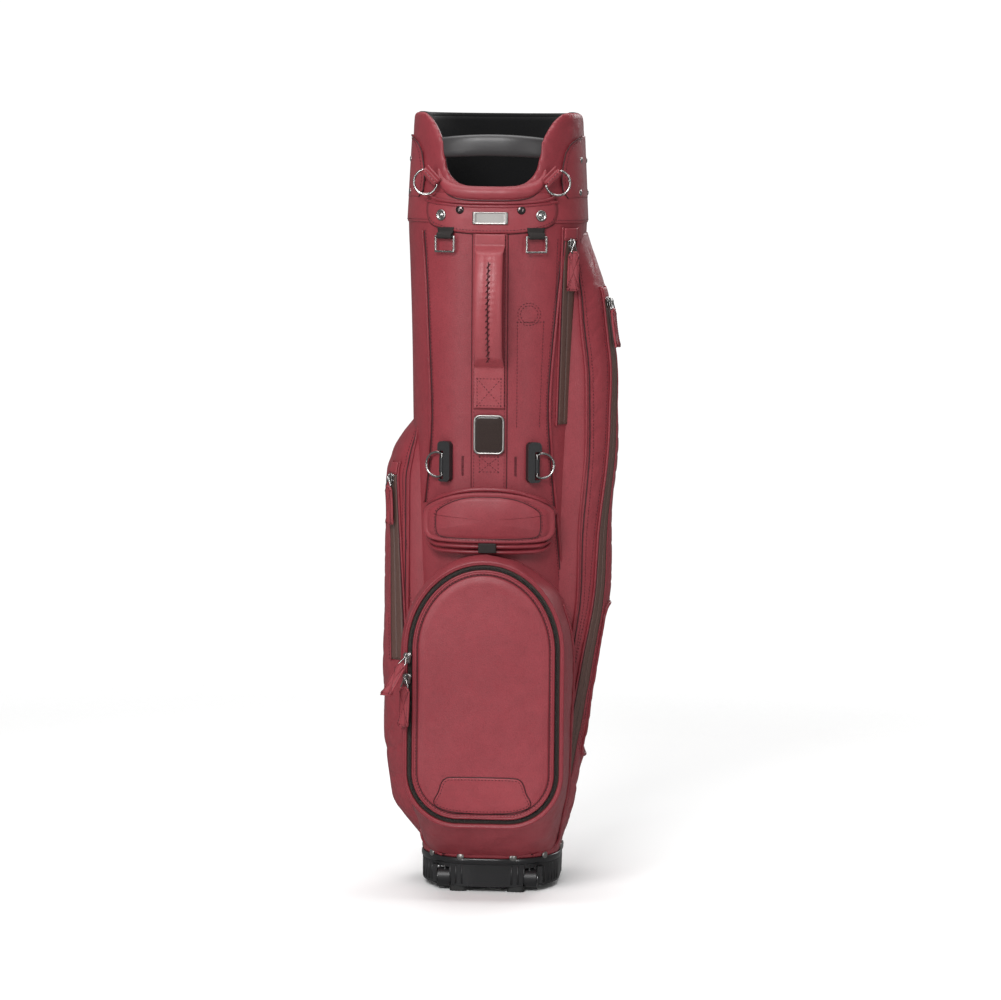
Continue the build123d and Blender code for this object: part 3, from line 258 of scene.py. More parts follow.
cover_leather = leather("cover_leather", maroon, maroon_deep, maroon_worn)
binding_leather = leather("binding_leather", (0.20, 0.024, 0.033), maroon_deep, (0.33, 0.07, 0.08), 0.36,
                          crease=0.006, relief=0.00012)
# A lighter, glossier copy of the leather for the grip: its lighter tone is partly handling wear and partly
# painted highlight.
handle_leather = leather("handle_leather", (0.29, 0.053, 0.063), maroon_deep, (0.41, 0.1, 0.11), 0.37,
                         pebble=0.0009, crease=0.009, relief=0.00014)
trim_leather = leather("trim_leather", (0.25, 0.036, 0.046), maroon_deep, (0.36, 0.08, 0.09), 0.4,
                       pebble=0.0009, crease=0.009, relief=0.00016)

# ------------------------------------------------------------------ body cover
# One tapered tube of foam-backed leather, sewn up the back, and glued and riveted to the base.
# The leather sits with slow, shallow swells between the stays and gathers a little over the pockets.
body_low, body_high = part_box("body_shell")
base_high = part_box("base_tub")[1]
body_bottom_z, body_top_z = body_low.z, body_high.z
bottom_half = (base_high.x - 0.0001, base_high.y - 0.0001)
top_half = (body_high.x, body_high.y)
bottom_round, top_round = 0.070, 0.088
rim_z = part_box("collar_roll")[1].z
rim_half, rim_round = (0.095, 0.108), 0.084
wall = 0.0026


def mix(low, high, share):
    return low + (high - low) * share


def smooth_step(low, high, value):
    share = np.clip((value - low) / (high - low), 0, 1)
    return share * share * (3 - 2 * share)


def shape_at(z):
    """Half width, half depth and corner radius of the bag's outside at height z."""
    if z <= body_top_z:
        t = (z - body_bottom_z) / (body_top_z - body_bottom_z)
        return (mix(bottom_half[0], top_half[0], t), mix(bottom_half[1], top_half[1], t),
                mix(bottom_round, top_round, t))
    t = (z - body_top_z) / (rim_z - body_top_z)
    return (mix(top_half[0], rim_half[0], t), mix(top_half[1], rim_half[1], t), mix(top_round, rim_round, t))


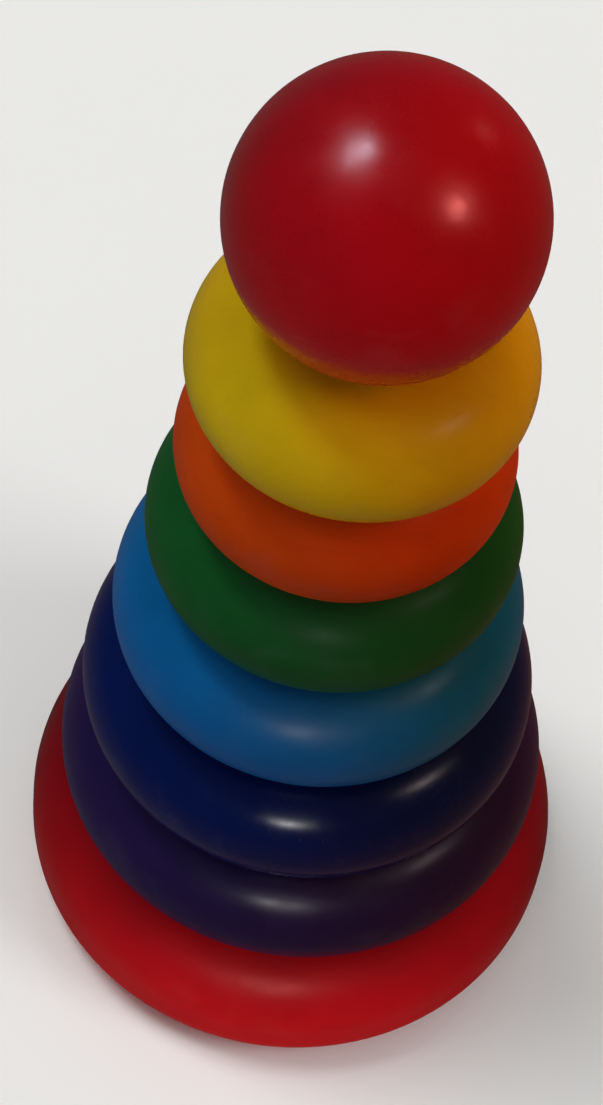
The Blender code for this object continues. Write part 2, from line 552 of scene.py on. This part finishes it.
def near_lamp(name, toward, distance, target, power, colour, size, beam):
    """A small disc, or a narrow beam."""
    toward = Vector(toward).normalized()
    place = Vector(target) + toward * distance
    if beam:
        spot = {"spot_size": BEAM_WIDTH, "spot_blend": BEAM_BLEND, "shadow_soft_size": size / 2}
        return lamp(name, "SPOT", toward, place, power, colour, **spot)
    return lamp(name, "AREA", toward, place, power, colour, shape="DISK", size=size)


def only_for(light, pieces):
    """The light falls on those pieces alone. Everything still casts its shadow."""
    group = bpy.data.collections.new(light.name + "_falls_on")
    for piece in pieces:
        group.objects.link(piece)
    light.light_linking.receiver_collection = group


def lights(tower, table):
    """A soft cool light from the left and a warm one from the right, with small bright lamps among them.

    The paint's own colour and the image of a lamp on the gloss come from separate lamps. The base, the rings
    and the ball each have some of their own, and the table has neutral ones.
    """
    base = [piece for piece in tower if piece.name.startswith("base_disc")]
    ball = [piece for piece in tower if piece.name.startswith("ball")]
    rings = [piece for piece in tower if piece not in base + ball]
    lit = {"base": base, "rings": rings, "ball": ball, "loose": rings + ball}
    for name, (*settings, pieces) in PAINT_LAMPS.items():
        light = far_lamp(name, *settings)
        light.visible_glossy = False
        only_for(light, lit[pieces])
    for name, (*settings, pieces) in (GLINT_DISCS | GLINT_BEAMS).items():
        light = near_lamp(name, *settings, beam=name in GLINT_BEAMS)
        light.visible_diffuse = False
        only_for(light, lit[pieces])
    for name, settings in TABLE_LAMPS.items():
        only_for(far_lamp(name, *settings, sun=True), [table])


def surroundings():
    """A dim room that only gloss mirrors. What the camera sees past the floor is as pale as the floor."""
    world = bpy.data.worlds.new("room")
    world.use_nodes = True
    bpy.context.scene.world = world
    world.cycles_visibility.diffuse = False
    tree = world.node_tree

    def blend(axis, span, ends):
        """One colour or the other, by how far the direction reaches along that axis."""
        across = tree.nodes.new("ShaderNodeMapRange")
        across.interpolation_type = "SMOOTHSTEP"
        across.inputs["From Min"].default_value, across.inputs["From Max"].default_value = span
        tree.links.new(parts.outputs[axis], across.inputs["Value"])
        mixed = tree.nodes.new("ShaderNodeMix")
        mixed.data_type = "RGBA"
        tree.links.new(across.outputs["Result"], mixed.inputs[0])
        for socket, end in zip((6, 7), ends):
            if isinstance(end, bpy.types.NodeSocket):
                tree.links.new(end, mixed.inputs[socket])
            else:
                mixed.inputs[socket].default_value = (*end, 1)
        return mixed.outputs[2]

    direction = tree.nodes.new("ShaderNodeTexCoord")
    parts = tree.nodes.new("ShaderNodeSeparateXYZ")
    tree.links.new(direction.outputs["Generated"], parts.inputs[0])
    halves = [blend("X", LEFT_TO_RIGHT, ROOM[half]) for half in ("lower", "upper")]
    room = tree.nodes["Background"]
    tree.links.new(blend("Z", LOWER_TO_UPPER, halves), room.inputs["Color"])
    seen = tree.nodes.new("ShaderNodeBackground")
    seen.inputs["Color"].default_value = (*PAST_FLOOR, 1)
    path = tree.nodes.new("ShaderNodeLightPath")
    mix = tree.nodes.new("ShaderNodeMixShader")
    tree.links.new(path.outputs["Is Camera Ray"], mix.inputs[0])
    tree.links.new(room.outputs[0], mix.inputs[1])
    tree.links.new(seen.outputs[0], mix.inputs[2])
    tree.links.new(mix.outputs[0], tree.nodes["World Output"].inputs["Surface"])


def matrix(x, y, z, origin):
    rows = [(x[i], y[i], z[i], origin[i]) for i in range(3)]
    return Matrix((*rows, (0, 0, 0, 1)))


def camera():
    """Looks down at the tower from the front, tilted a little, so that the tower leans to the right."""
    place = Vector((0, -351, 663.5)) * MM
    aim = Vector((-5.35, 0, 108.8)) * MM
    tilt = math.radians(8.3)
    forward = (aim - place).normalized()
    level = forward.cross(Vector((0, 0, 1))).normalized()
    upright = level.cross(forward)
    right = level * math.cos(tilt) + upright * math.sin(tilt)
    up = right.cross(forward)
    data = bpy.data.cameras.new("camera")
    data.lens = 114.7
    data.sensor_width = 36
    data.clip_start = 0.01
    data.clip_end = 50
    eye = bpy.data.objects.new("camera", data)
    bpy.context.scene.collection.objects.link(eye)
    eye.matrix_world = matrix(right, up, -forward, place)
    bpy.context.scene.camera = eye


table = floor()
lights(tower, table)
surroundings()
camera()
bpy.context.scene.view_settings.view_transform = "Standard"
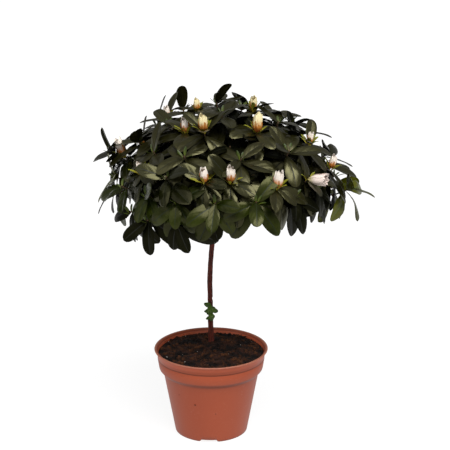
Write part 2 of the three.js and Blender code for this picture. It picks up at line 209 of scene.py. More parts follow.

····················

GIVEN PROBLEM:
Using the data above, print every record exactly as shown.

RESPONSE TO THE EXERCISE:
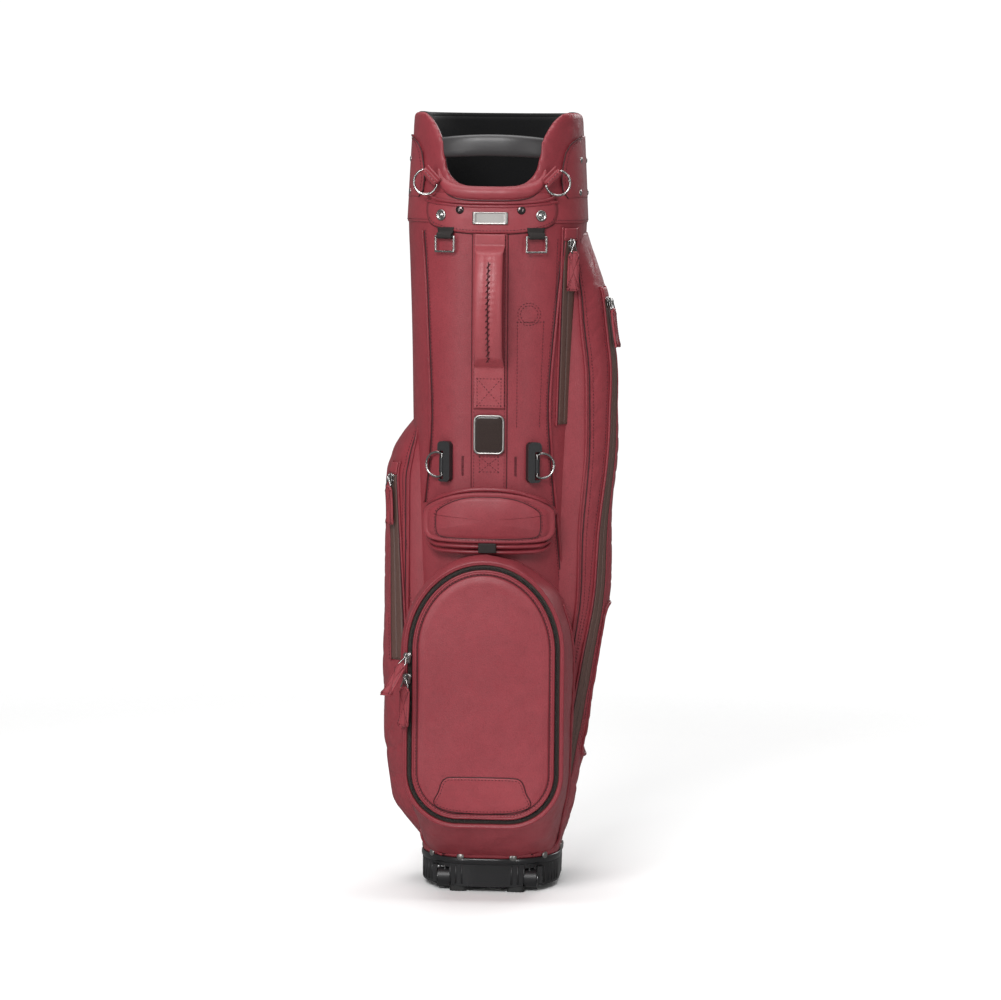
Continue the build123d and Blender code for this object: part 3, from line 258 of scene.py. More parts follow.
cover_leather = leather("cover_leather", maroon, maroon_deep, maroon_worn)
binding_leather = leather("binding_leather", (0.20, 0.024, 0.033), maroon_deep, (0.33, 0.07, 0.08), 0.36,
                          crease=0.006, relief=0.00012)
# A lighter, glossier copy of the leather for the grip: its lighter tone is partly handling wear and partly
# painted highlight.
handle_leather = leather("handle_leather", (0.29, 0.053, 0.063), maroon_deep, (0.41, 0.1, 0.11), 0.37,
                         pebble=0.0009, crease=0.009, relief=0.00014)
trim_leather = leather("trim_leather", (0.25, 0.036, 0.046), maroon_deep, (0.36, 0.08, 0.09), 0.4,
                       pebble=0.0009, crease=0.009, relief=0.00016)

# ------------------------------------------------------------------ body cover
# One tapered tube of foam-backed leather, sewn up the back, and glued and riveted to the base.
# The leather sits with slow, shallow swells between the stays and gathers a little over the pockets.
body_low, body_high = part_box("body_shell")
base_high = part_box("base_tub")[1]
body_bottom_z, body_top_z = body_low.z, body_high.z
bottom_half = (base_high.x - 0.0001, base_high.y - 0.0001)
top_half = (body_high.x, body_high.y)
bottom_round, top_round = 0.070, 0.088
rim_z = part_box("collar_roll")[1].z
rim_half, rim_round = (0.095, 0.108), 0.084
wall = 0.0026


def mix(low, high, share):
    return low + (high - low) * share


def smooth_step(low, high, value):
    share = np.clip((value - low) / (high - low), 0, 1)
    return share * share * (3 - 2 * share)


def shape_at(z):
    """Half width, half depth and corner radius of the bag's outside at height z."""
    if z <= body_top_z:
        t = (z - body_bottom_z) / (body_top_z - body_bottom_z)
        return (mix(bottom_half[0], top_half[0], t), mix(bottom_half[1], top_half[1], t),
                mix(bottom_round, top_round, t))
    t = (z - body_top_z) / (rim_z - body_top_z)
    return (mix(top_half[0], rim_half[0], t), mix(top_half[1], rim_half[1], t), mix(top_round, rim_round, t))


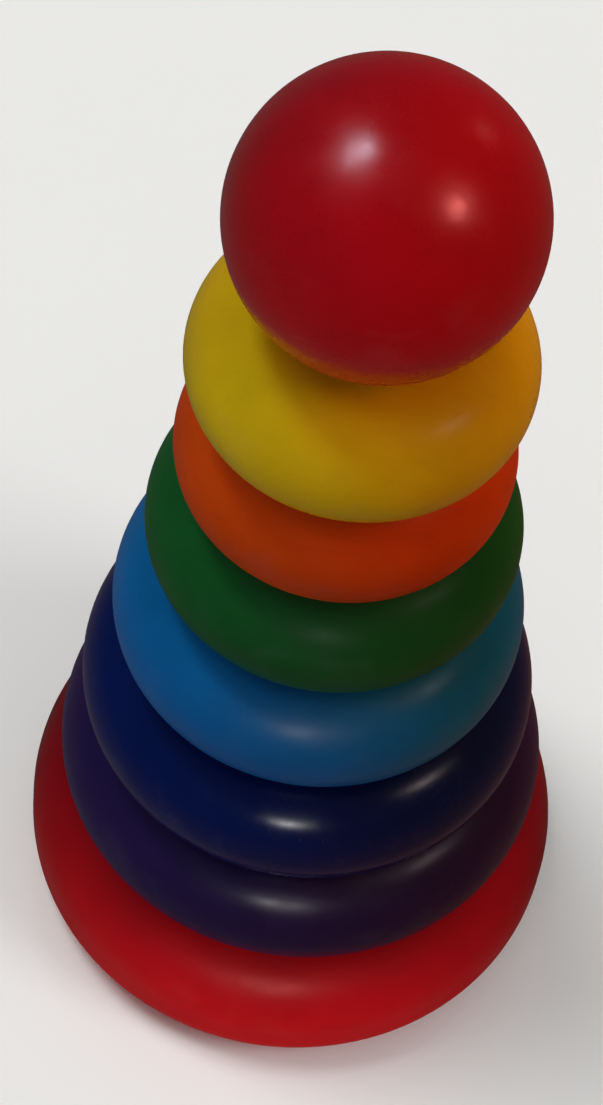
The Blender code for this object continues. Write part 2, from line 552 of scene.py on. This part finishes it.
def near_lamp(name, toward, distance, target, power, colour, size, beam):
    """A small disc, or a narrow beam."""
    toward = Vector(toward).normalized()
    place = Vector(target) + toward * distance
    if beam:
        spot = {"spot_size": BEAM_WIDTH, "spot_blend": BEAM_BLEND, "shadow_soft_size": size / 2}
        return lamp(name, "SPOT", toward, place, power, colour, **spot)
    return lamp(name, "AREA", toward, place, power, colour, shape="DISK", size=size)


def only_for(light, pieces):
    """The light falls on those pieces alone. Everything still casts its shadow."""
    group = bpy.data.collections.new(light.name + "_falls_on")
    for piece in pieces:
        group.objects.link(piece)
    light.light_linking.receiver_collection = group


def lights(tower, table):
    """A soft cool light from the left and a warm one from the right, with small bright lamps among them.

    The paint's own colour and the image of a lamp on the gloss come from separate lamps. The base, the rings
    and the ball each have some of their own, and the table has neutral ones.
    """
    base = [piece for piece in tower if piece.name.startswith("base_disc")]
    ball = [piece for piece in tower if piece.name.startswith("ball")]
    rings = [piece for piece in tower if piece not in base + ball]
    lit = {"base": base, "rings": rings, "ball": ball, "loose": rings + ball}
    for name, (*settings, pieces) in PAINT_LAMPS.items():
        light = far_lamp(name, *settings)
        light.visible_glossy = False
        only_for(light, lit[pieces])
    for name, (*settings, pieces) in (GLINT_DISCS | GLINT_BEAMS).items():
        light = near_lamp(name, *settings, beam=name in GLINT_BEAMS)
        light.visible_diffuse = False
        only_for(light, lit[pieces])
    for name, settings in TABLE_LAMPS.items():
        only_for(far_lamp(name, *settings, sun=True), [table])


def surroundings():
    """A dim room that only gloss mirrors. What the camera sees past the floor is as pale as the floor."""
    world = bpy.data.worlds.new("room")
    world.use_nodes = True
    bpy.context.scene.world = world
    world.cycles_visibility.diffuse = False
    tree = world.node_tree

    def blend(axis, span, ends):
        """One colour or the other, by how far the direction reaches along that axis."""
        across = tree.nodes.new("ShaderNodeMapRange")
        across.interpolation_type = "SMOOTHSTEP"
        across.inputs["From Min"].default_value, across.inputs["From Max"].default_value = span
        tree.links.new(parts.outputs[axis], across.inputs["Value"])
        mixed = tree.nodes.new("ShaderNodeMix")
        mixed.data_type = "RGBA"
        tree.links.new(across.outputs["Result"], mixed.inputs[0])
        for socket, end in zip((6, 7), ends):
            if isinstance(end, bpy.types.NodeSocket):
                tree.links.new(end, mixed.inputs[socket])
            else:
                mixed.inputs[socket].default_value = (*end, 1)
        return mixed.outputs[2]

    direction = tree.nodes.new("ShaderNodeTexCoord")
    parts = tree.nodes.new("ShaderNodeSeparateXYZ")
    tree.links.new(direction.outputs["Generated"], parts.inputs[0])
    halves = [blend("X", LEFT_TO_RIGHT, ROOM[half]) for half in ("lower", "upper")]
    room = tree.nodes["Background"]
    tree.links.new(blend("Z", LOWER_TO_UPPER, halves), room.inputs["Color"])
    seen = tree.nodes.new("ShaderNodeBackground")
    seen.inputs["Color"].default_value = (*PAST_FLOOR, 1)
    path = tree.nodes.new("ShaderNodeLightPath")
    mix = tree.nodes.new("ShaderNodeMixShader")
    tree.links.new(path.outputs["Is Camera Ray"], mix.inputs[0])
    tree.links.new(room.outputs[0], mix.inputs[1])
    tree.links.new(seen.outputs[0], mix.inputs[2])
    tree.links.new(mix.outputs[0], tree.nodes["World Output"].inputs["Surface"])


def matrix(x, y, z, origin):
    rows = [(x[i], y[i], z[i], origin[i]) for i in range(3)]
    return Matrix((*rows, (0, 0, 0, 1)))


def camera():
    """Looks down at the tower from the front, tilted a little, so that the tower leans to the right."""
    place = Vector((0, -351, 663.5)) * MM
    aim = Vector((-5.35, 0, 108.8)) * MM
    tilt = math.radians(8.3)
    forward = (aim - place).normalized()
    level = forward.cross(Vector((0, 0, 1))).normalized()
    upright = level.cross(forward)
    right = level * math.cos(tilt) + upright * math.sin(tilt)
    up = right.cross(forward)
    data = bpy.data.cameras.new("camera")
    data.lens = 114.7
    data.sensor_width = 36
    data.clip_start = 0.01
    data.clip_end = 50
    eye = bpy.data.objects.new("camera", data)
    bpy.context.scene.collection.objects.link(eye)
    eye.matrix_world = matrix(right, up, -forward, place)
    bpy.context.scene.camera = eye


table = floor()
lights(tower, table)
surroundings()
camera()
bpy.context.scene.view_settings.view_transform = "Standard"
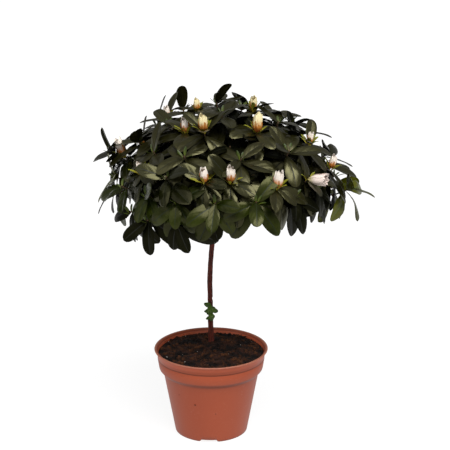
Write part 2 of the three.js and Blender code for this picture. It picks up at line 209 of scene.py. More parts follow.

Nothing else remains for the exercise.